The photophysics of triplet excitons in a series of electronically asymmetric “push−pull” π-conjugated meso-to-meso ethyne-bridged (porphinato)metal oligomers, along with electronically symmetric analogues, were
studied by X-band electron paramagnetic resonance (EPR) spectroscopy under continuous-wave (CW) optical
pumping conditions in the 4−100 K temperature range. In all of the systems studied, the spatial extent of the
triplet wave function, as inferred from the |D| zero-field splitting (ZFS) parameter, never exceeds the dimensions
of a single porphyryl moiety and its meso-pendant ethynyl groups.

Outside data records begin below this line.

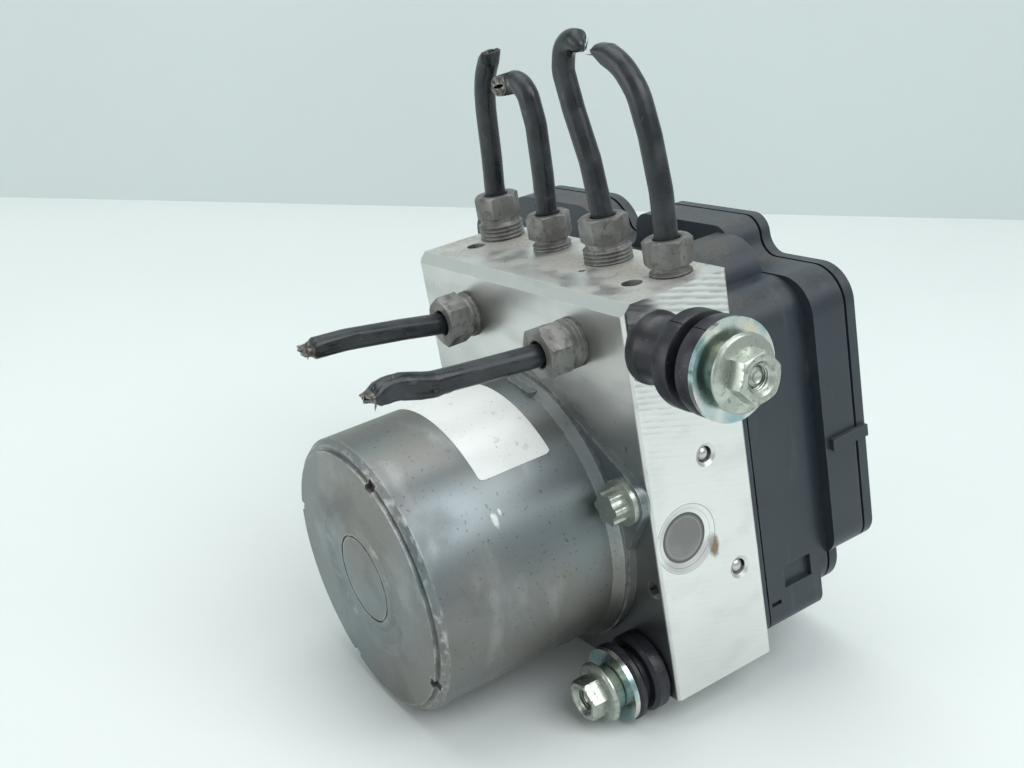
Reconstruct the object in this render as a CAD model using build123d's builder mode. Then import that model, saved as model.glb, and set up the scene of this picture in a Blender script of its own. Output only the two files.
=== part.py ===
from build123d import *
import math
import os

# Hydraulic control unit of a car's anti-lock brakes.
# Frame: +Z up, origin at the centre of the block's bottom face, the motor on the -Y side,
# the controller on the +Y side, the long rubber bush on the +X side. Millimetres.

# ---------------------------------------------------------------- driving dimensions
# hydraulic block
block_w = 91.0  # along X
block_d = 30.0  # along Y
block_h = 100.0  # along Z
block_bevel = 2.4  # worn bevel along the front top edge
block_round = 1.2  # vertical edges
running_clearance = 0.05
press_clearance = 0.02

# pump motor
motor_z = 40.5  # height of the motor axis, which is also the pump's
can_r = 34.8
can_wall = 1.8
can_length = 53.3  # from the block's front face to the flat end
can_end_step_r = 32.4  # where the flat end steps down to the rounded shoulder
can_end_step = 0.9
can_shoulder = 2.4
can_disc_r = 10.7
can_groove = 0.5
flange_r = 37.0
flange_t = 2.2
flange_lip = 1.6  # rolled lip between the can and its flange
bolt_circle_r = 40.8
bolt_angle = 17.5  # from +X, seen from the front
bolt_lobe_r = 6.4
lobe_flanks = (-20.0, 36.0)  # where a lobe leaves the flange circle, from its bolt
bolt_d = 5.0
bolt_head_d = 8.4
bolt_head_h = 5.6
bolt_flange_d = 11.4
bolt_flange_t = 1.5
notch_angles = (62, 162, 239, 328)  # crimp notches round the end's rim
notch_w = 2.8
notch_r = 1.4  # radial size
notch_depth = 0.8
tongue_angle = 79.5  # pressed tongue beside the flange
tongue_w = 10.3
tongue_length = 5.9
tongue_h = 0.7
magnet_t = 5.0
shaft_d = 8.0
nose_r = 4.7
armature_r = 24.0
armature_h = 22.0
armature_slots = 9
commutator_r = 10.5
commutator_h = 9.0
bearing_d = 19.0
bearing_t = 6.0

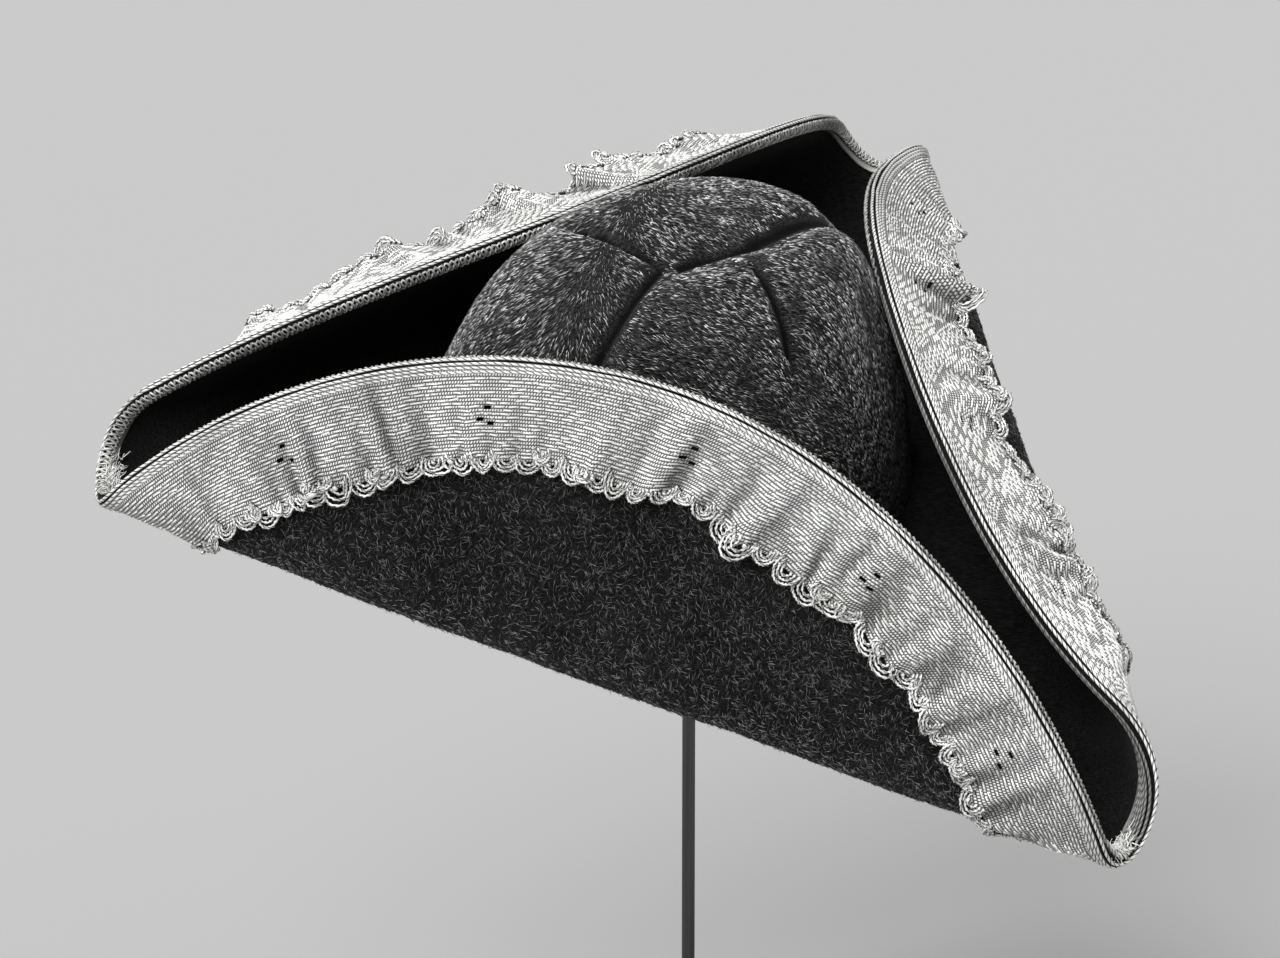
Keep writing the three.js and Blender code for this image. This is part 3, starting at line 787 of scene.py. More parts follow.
def painted_shade_at(s, w):
    column = np.round(np.mod(s, edge_length) / edge_length * lace_columns).astype(int) % lace_columns
    row = np.clip(np.round(np.asarray(w) / LACE_WIDTH * (LACE_ROWS - 1)).astype(int), 0, LACE_ROWS - 1)
    return lace_painted_shade[row, column]


def set_darkening(piece, values):
    layer = piece.data.attributes.new("darkening", "FLOAT", "POINT")
    layer.data.foreach_set("value", values.astype(np.float32).ravel())


# %% [markdown]
# The lace's weave is a pointed twill: flat silver threads float over the ground in short dashes,
# and each row of dashes is shifted a little, so the dashes make nested diamonds. In the middle of
# each second diamond are three eyelets, which are real holes here.

# %% The lace's pattern
MOTIF_LENGTH = 44.0
MOTIF_MIDDLE = 21.0
EYELETS = ((-0.6, -4.4), (1.2, 2.3), (-3.6, 1.4))
EYELET_RADIUS = 0.9
EYELET_STRETCH = 2.0

motif_count = int(round(edge_length / MOTIF_LENGTH / 2)) * 2
motif_length = edge_length / motif_count
eyelets = np.array([
    (motif_length * (index + 0.5) + ds, MOTIF_MIDDLE + dw)
    for index in range(0, motif_count, 2) for ds, dw in EYELETS
])
# Each eyelet moves to the nearest meeting of two squares of the lace's grid, so its rim is straight
column_step, row_step = edge_length / lace_columns, lace_w[1]
eyelets[:, 0] = np.round(eyelets[:, 0] / column_step) * column_step
eyelets[:, 1] = (np.floor(eyelets[:, 1] / row_step) + 0.5) * row_step
print("diamonds:", motif_count, "of", round(motif_length, 1), "mm, eyelets:", len(eyelets))


def from_eyelet(s, w):
    ds = np.mod(s[:, None] - eyelets[:, 0] + edge_length / 2, edge_length) - edge_length / 2
    return np.hypot(ds / EYELET_STRETCH, w[:, None] - eyelets[:, 1]).min(axis=1)


# %% [markdown]
# Silver thread: a silk core wound with a thin flat wire of silver, gone slightly grey. It shines
# softly in small separate glints. The ground of the lace is the same thread woven tight, so it
# has a fine grid of threads across and along, drawn from the band's own UV map in millimetres.
# Real threads lie less than half a millimetre apart, too fine to show at this distance, so rows,
# threads and windings are drawn at least twice as coarse.

# %% Silver thread materials
TARNISH_MM = 25
ROW_PITCH = 1.35
HATCH_MM = 1.15
HATCH_DEPTH = 1.0
ROW_DEPTH = 1.0
HATCH_STEP = 0.37
HATCH_SHARPNESS = 1.7
ROW_SHARPNESS = 2.0
WIRE_MM = 3.0
WIRE_TURNS = 2.0
THREAD_RELIEF = 0.4 * MM
VALLEY_SHADE = 0.68


def silver_thread(name, colour, dark, metal, rough):
    """Returns the material, its shader and its colour, which darkens in patches of tarnish and where the
    darkening attribute says, which on the lace is painted shade.
    """
    material, shader = new_material(name, colour, rough, Metallic=metal)
    place = node(material, "ShaderNodeTexCoord").outputs["Object"]
    tarnish = node(
        material, "ShaderNodeTexNoise",
        {"Vector": place, "Scale": 1 / (TARNISH_MM * MM), "Detail": 6.0})
    tones = node(material, "ShaderNodeValToRGB", {"Fac": tarnish.outputs["Fac"]})
    tones.color_ramp.elements[0].position = 0.3
    tones.color_ramp.elements[0].color = linear(dark)
    tones.color_ramp.elements[1].position = 0.6
    tones.color_ramp.elements[1].color = linear(colour)
    # The darkening attribute mixes in dark grey; on the lace it is painted shade.
    darkening = node(material, "ShaderNodeAttribute", attribute_name="darkening", attribute_type="GEOMETRY")
    dusk = maths(material, "MULTIPLY", darkening.outputs["Fac"], VALLEY_SHADE)
    tone = blended(material, "MIX", dusk, tones.outputs["Color"], linear("#3a3a39"))
    material.node_tree.links.new(tone, shader.inputs["Base Color"])
    return material, shader, tone


def line_at(material, place, sharpness):
    """1 on thin lines where place is a whole number, 0 between them."""
    wave = maths(material, "COSINE", maths(material, "MULTIPLY", place, 2 * math.pi))
    raised = maths(material, "MULTIPLY", maths(material, "ADD", wave, 1.0), 0.5)
    return maths(material, "POWER", raised, sharpness)


def wound_thread(name, colour, dark, metal, rough, gap_tone):
    """Silver thread whose winding shows as dark slanting lines, drawn on a tube's own UV map."""
    material, shader, tone = silver_thread(name, colour, dark, metal, rough)
    uv = node(material, "ShaderNodeUVMap", uv_map="winding").outputs["UV"]
    apart = node(material, "ShaderNodeSeparateXYZ", {"Vector": uv})
    rounds = maths(material, "MULTIPLY", apart.outputs["Y"], WIRE_TURNS)
    along = maths(material, "MULTIPLY", apart.outputs["X"], 1 / WIRE_MM)
    turned = maths(material, "ADD", along, rounds)
    wave = maths(material, "COSINE", maths(material, "MULTIPLY", turned, 2 * math.pi))
    line = node(material, "ShaderNodeMapRange", {"Value": wave, "From Min": 0.45, "From Max": 0.95})
    gap = blended(material, "MIX", line.outputs["Result"], tone, linear(gap_tone))
    material.node_tree.links.new(gap, shader.inputs["Base Color"])
    bump = node(
        material, "ShaderNodeBump",
        {"Height": line.outputs["Result"], "Strength": 0.6, "Distance": THREAD_RELIEF}, invert=True)
    material.node_tree.links.new(bump.outputs["Normal"], shader.inputs["Normal"])
    return material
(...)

The |D| values determined for an oligomeric
series of these electronically asymmetric species that span one through four porphyryl units are respectively
0.0301, 0.0303, 0.0300, and 0.0301 cm-1, indicating a common triplet wave function spatial delocalization
of approximately 0.4−0.45 nm. Electron spin−spin and spin−lattice relaxation times were determined over
the 4−30 K temperature range using progressive microwave power saturation for benchmark, structurally
related electronically symmetric conjugated porphyrin species which possessed either terminal electron-rich
[4-dimethylamino(phenyl)]ethynyl or electron-poor [4-nitro(phenyl)]ethynyl substituents. The spin−lattice
relaxation times obtained from these experiments reveal no significant scaling of this parameter with conjugation
length, consistent with a S = 1 spin system that is confined to a single monomeric porphyrin unit and its
pendent ethynyl substituents. These results are discussed within the global context of a broader body of
experiments that have probed the extent of triplet exciton delocalization within a number of families of highly
π-conjugated organic oligomers and polymers.